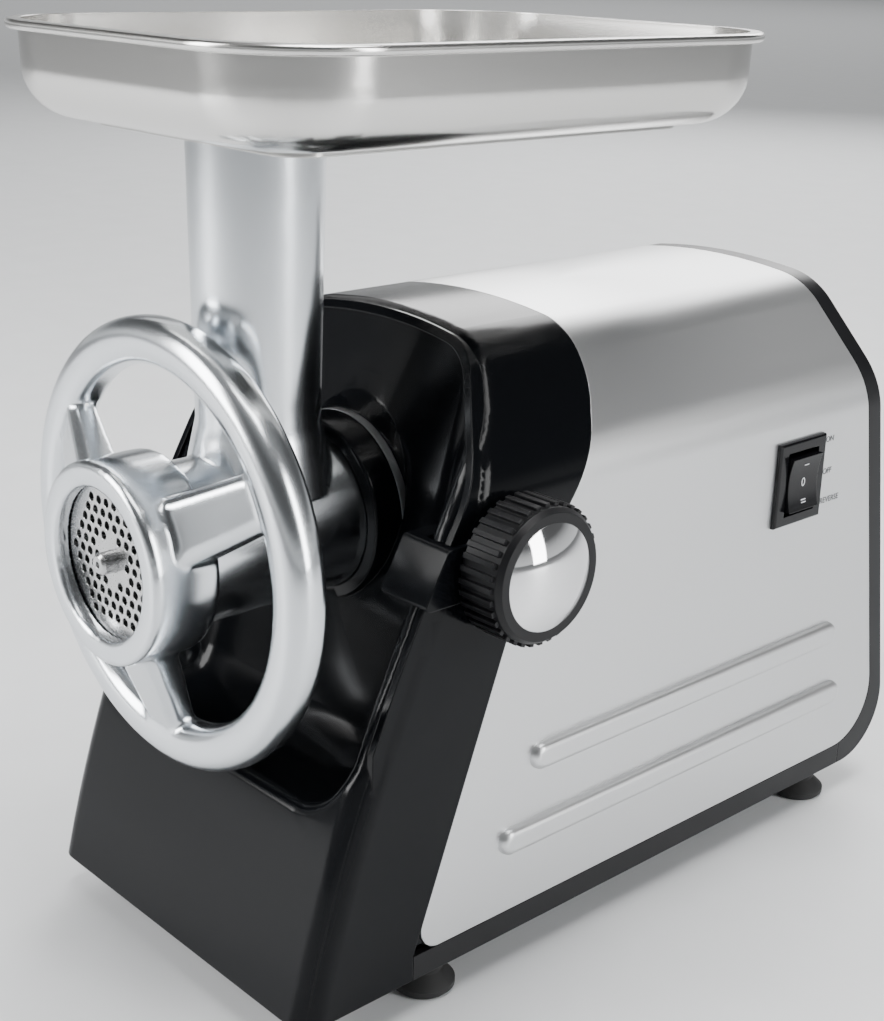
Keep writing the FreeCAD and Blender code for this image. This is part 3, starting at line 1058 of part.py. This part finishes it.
half_wide = (well_y2 - well_y1) / 2 - S.rocker_gap
half_high = (well_z2 - well_z1) / 2 - 2.2
crown_x = S.body_half_width + S.rocker_crown
side = [V(pivot_x - 6, 0, middle_z - 3), V(pivot_x - 6, 0, middle_z + 3),
        V(pivot_x + 1, 0, middle_z + half_high), V(crown_x, 0, middle_z + half_high),
        V(crown_x - 1.8, 0, middle_z), V(crown_x, 0, middle_z - half_high),
        V(pivot_x + 1, 0, middle_z - half_high)]
edges = [Part.LineSegment(side[i], side[i + 1]).toShape() for i in (0, 1, 2)]
edges.append(Part.Arc(side[3], side[4], side[5]).toShape())
edges += [Part.LineSegment(side[5], side[6]).toShape(), Part.LineSegment(side[6], side[0]).toShape()]
rocker = Part.Face(Part.Wire(edges)).extrude(V(0, 2 * half_wide, 0))
rocker.translate(V(0, middle_y - half_wide, 0))
node("switch_rocker", solid("switch_rocker", rocker))

# ---------------------------------------------------------------- wiring block

block_y = S.bracket_rear_y - 10
terminal = Part.makeBox(18, 34, 14, V(-74, block_y, S.base_under + S.shell_wall))
for index in range(4):
    terminal = terminal.cut(round_bar("z", -65, block_y + 5 + 8 * index,
                                      S.base_under + S.shell_wall + 6, 2, 20))
node("terminal_block", solid("terminal_block", terminal))

# ---------------------------------------------------------------- checks and export

def check_all():
    """Stop before anything is written if an object failed or a sub-part isn't a valid solid."""
    for obj in doc.Objects:
        if "Invalid" in obj.State or "Error" in obj.State:
            raise SystemExit("%s did not build: %s" % (obj.Label, obj.State))
    for name, obj in NODES.items():
        if obj.Shape.isNull() or not obj.Shape.isValid() or not obj.Shape.Solids:
            raise SystemExit("%s has no valid solid" % name)


doc.recompute()
check_all()

# the origin is the bottom centre of the box round every sub-part
whole = FreeCAD.BoundBox()
for obj in NODES.values():
    whole.add(obj.Shape.optimalBoundingBox(False, False))
origin = {"origin_x": -whole.Center.x, "origin_y": -whole.Center.y, "origin_z": -whole.ZMin}
for row, (alias, value) in enumerate(SIZES, start=1):
    if alias in origin:
        sheet.set("B%d" % row, str(round(origin[alias], 6)))
doc.recompute()
check_all()
for name, obj in NODES.items():
    obj.Shape.exportStep("parts/%s.step" % name)
print("%d sub-parts, overall %.2f x %.2f x %.2f" % (len(NODES), whole.XLength, whole.YLength, whole.ZLength))
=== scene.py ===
"""Electric meat grinder: the looks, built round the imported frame.

The frame is in metres, +Z up, with the feet on Z = 0, +Y to the back and +X to the side with the lock
knob and the switch. Each sub-assembly is a class that builds its meshes and dresses them, each finish is
a frozen dataclass, and main() builds them in order.
"""

import json
import logging
import math
from dataclasses import dataclass
from enum import Enum

import bpy
from mathutils import Matrix, Vector


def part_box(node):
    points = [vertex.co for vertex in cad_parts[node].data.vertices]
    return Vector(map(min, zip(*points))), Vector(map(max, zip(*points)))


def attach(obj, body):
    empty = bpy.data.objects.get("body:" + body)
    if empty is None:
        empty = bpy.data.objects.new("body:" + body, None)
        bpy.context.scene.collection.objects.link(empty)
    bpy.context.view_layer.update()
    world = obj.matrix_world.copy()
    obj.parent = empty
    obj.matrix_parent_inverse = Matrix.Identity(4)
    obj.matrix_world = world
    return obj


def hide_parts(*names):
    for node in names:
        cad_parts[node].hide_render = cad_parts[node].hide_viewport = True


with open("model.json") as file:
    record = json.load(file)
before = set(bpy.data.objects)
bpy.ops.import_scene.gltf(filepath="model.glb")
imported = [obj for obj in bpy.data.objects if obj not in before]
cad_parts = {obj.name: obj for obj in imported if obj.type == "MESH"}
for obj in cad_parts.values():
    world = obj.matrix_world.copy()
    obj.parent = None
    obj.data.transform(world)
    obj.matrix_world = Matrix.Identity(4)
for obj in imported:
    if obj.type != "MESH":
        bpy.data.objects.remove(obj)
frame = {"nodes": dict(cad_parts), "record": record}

LOG = logging.getLogger("meat_grinder")
MM = 0.001
SHARP_ANGLE = math.radians(28)
MERGE_DISTANCE = 1e-6
QUARTER_TURN = math.radians(90)


# ---------------------------------------------------------------------- shared shader groups


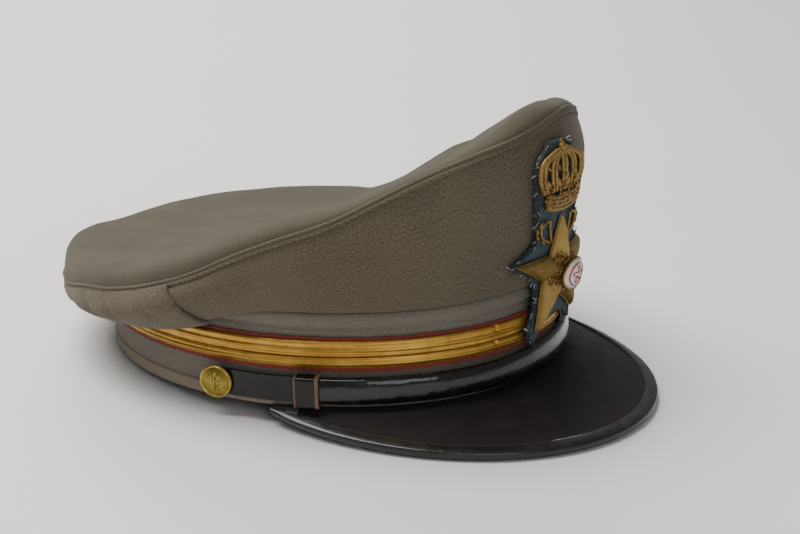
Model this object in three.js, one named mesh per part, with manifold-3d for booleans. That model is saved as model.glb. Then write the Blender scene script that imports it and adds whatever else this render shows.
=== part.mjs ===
// A peaked officer's cap: tall stiff front, soft saddle crown that droops behind, cloth band
// with gold lace, patent chin strap with side buttons, bound leather peak and a stitched badge.
//
// Millimetres. The cap is modelled upright on the plane of its head opening: +Z up, the peak
// towards -Y, the wearer's left towards +X. At the end it is tipped back until the peak's rim
// and the back of the hem stand on z = 0, with the origin under the middle of its box.
import * as THREE from 'three';
import { mergeVertices } from 'three/addons/utils/BufferGeometryUtils.js';
import Module from 'manifold-3d';

const wasm = await Module();
wasm.setup();

// Head opening and cloth band
const HEAD_LENGTH = 194;
const HEAD_WIDTH = 162;
const BAND_WALL = 3;
const BAND_HEIGHT = 39.5;
const BAND_ROLL = 1.2;
const BAND_ROLL_DROP = 3;
const BAND_GROOVE = 0.7;
const BAND_GROOVE_DROP = 6.3;
const QUARTER_PROUD = 0.6;

// Rolled hem under the band
const HEM_HEIGHT = 5.4;
const HEM_PROUD = 0.6;

// Lace: a red strip with a wide and a narrow gold lace on it
const BACKING_FOOT = 15.6;
const BACKING_HEIGHT = 14;
const BACKING_WALL = 0.8;
const BACKING_SHOWN_BELOW = 2.1;
const LOWER_LACE_HEIGHT = 3.9;
const UPPER_LACE_HEIGHT = 6.4;
const LACE_WALL = 0.9;
const LACE_RIDGE = 0.6;

// Chin strap, its keepers and its buttons
const STRAP_FOOT = 3.2;
const STRAP_HEIGHT = 10.6;
const STRAP_WALL = 1.2;
const PAD_WALL = 2.3;
const STRAP_END_ANGLE = 94;
const KEEPER_ANGLE = 66.5;
const KEEPER_WIDTH = 9.5;
const KEEPER_WALL = 0.8;
const BUTTON_ANGLE = 88;
const BUTTON_RADIUS = 6.8;
const BUTTON_DOME = 2.6;
const BUTTON_EDGE = 1.1;
const SHANK_RADIUS = 1.5;

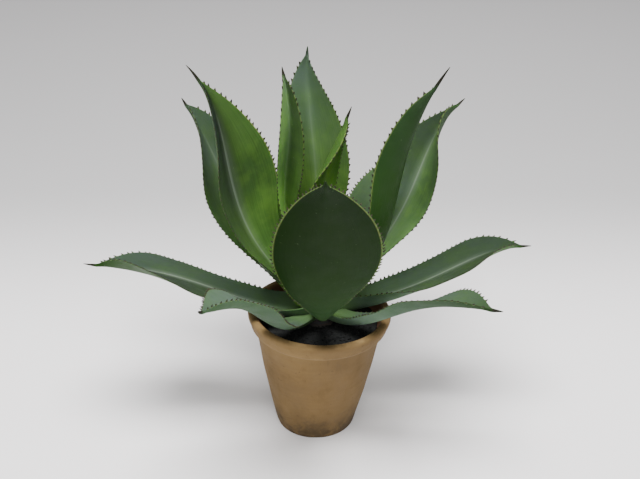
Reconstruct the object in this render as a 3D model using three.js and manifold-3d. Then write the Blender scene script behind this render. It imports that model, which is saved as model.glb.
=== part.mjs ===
// A young agave rosette in a round clay pot.
// Millimetres, +Z up. The plant's front, as usually seen, looks along -Y.
// The pot, its soil, the short stem and every leaf are solids of their own.
import * as THREE from "three";
import Module from "manifold-3d";

const wasm = await Module();
wasm.setup();

// Pot: thrown clay, rounded rim band, flat foot, axis leaning a little to +X.
const POT_HEIGHT = 137.4;
const POT_LEAN = 1.9;
const RIM_RADIUS = 75;
const RIM_BAND = 17.5;
const BAND_FOOT_RADIUS = 71;
const SHOULDER_RADIUS = 66.5;
const FOOT_RADIUS = 42.5;
const WALL_BELLY = 1.2;
const RIM_WALL = 9;
const POT_WALL = 7;
const POT_FLOOR = 9;
const DRAIN_RADIUS = 7;
const POT_SIDES = 44;

// Soil: filled to below the rim, a plain hole holds the stem's root end.
const SOIL_BELOW_RIM = 15;
const SOIL_CROWN = 2;
const GAP = 0.3;

// Stem: a short thick stump, standing a little to the right of the pot's middle.
const STEM_X = 4.6;
const STEM_ROOT = 86;
const STEM_TOP = 184;
const STEM_SIDES = 28;

// Blade: thick fleshy foot, thin margins, dark needle at the end.
const MARGIN_THICK = 0.9;
const FOOT_THICK = 7;
const TIP_THICK = 2.2;
const VALLEY = 0.18;
const SPINE_HALF = 1.25;
const FOOT_REACH = 11;
const BLADE_ROWS = 12;
const TOOTH_LONG = 2.1;
const TOOTH_HALF = 0.9;
const TOOTH_STEP = 15;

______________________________

Collect each line above holding the string "that".

knob and the switch. Each sub-assembly is a class that builds its meshes and dresses them, each finish is
Model this object in three.js, one named mesh per part, with manifold-3d for booleans. That model is saved as model.glb. Then write the Blender scene script that imports it and adds whatever else this render shows.
// A peaked officer's cap: tall stiff front, soft saddle crown that droops behind, cloth band
Reconstruct the object in this render as a 3D model using three.js and manifold-3d. Then write the Blender scene script behind this render. It imports that model, which is saved as model.glb.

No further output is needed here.